Some state-owned enterprises are exempt by the provisions of the code because there’s some policy bankruptcy that applies to those entities. Those entities will continue to be administered under the policy bankruptcy, and when the policy bankruptcy law expires, we have two choices. They can either be incorporated under the new bankruptcy code, or the policy bankruptcy statute can be extended. I suspect they will eventually be incorporated under the new bankruptcy code.
Do you see that harbor provision and the possibility of eventually including the state-owned enterprises into the entire framework of the current bankruptcy provision as a step by the Chinese away from the socialist-market economy, or how do you see them trying to negotiate that balance?
The balance is a delicate one because the state-owned enterprises tend to be the larger corporate entities in China and one has to recognize that there is tremendous national interest in how those entities are dealt with. So, from my point of view, one has to be mindful that because they hold such a prominent place in the Chinese economy and the Chinese have such a strong interest in their restructuring that those entities, when they are restructured under the new bankruptcy code, it will probably help us truly test and define whether the new law is being implemented as we anticipated.
What was the Chinese legal culture like?
The draftspersons that we dealt with were extremely international in their outlook. I thought they had done their work in studying the U.S. system, the German system, the British system, the Australian system, and several others. I think they were trying to find elements of each of the international bankruptcy systems that worked and incorporate the best of each into their own bankruptcy code.
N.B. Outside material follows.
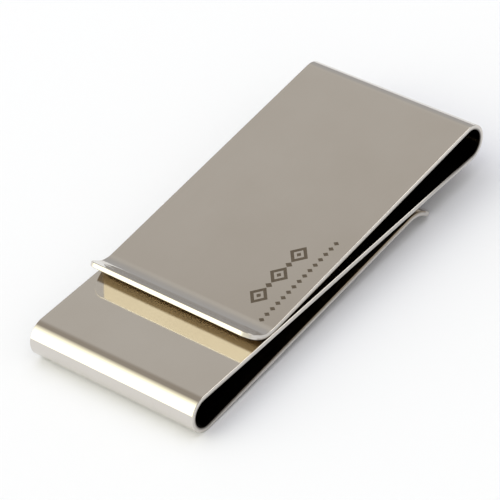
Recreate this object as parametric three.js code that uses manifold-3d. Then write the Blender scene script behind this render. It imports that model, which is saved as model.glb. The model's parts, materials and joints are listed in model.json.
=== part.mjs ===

It is a process that I thought was very thorough in how they went about it.
Has being involved in that process informed your own practice and how you approach bankruptcy solutions here in the U.S.?
You can never go through this process and not recognize the profound impact it has on giving you a more universal approach to problems because you clearly understand how different systems can deal with the same problem in different ways. What it also does, quite frankly, is make you examine the principles of why we do things [the way] we do in the United States. For example, in the United States, we have a relatively modest priority for wage earners. But in other countries, those priorities get satisfied before you even pay secured debt. So if I’m an investor or a lender in a country that gives a 100 percent priority to wage and employee claims, I’m going to think long and hard about how that impacts the loan I’m about to make or the investment I’m about to make because it will be subordinated to both claims. Someone made a policy decision that those claims should get such a senior priority and should have in some cases unlimited amounts, whereas in the U.S. we capped it by dollar amount and we capped it by time-frame-only claims during a certain period and up to a certain dollar amount. It was an American solution to what was perceived as an American problem but it’s really a global problem and dealt with very differently by other systems.
What are some of the biggest challenges facing the Chinese now as they work on implementing this new code and moving forward in their inclusion in the WTO, and their growing importance on the global economic scale?
The true test will come during the first recession in China because it is in those situations where you have a large volume of debtors that you truly understand how the courts across the land are going to interpret the statute and implement it. That has not occurred yet in China, so we are still in the early stages of implementation. I am however very optimistic that China is committed to having a uniform bankruptcy law that makes clear to creditors as well as investors what their rights are and what the downsides are. I am equally clear that China will protect the rights of its employees because it believes that is a priority. In their culture, the worker is a very important component, and they will continue to stress how important by the laws that are fabricated to protect their rights.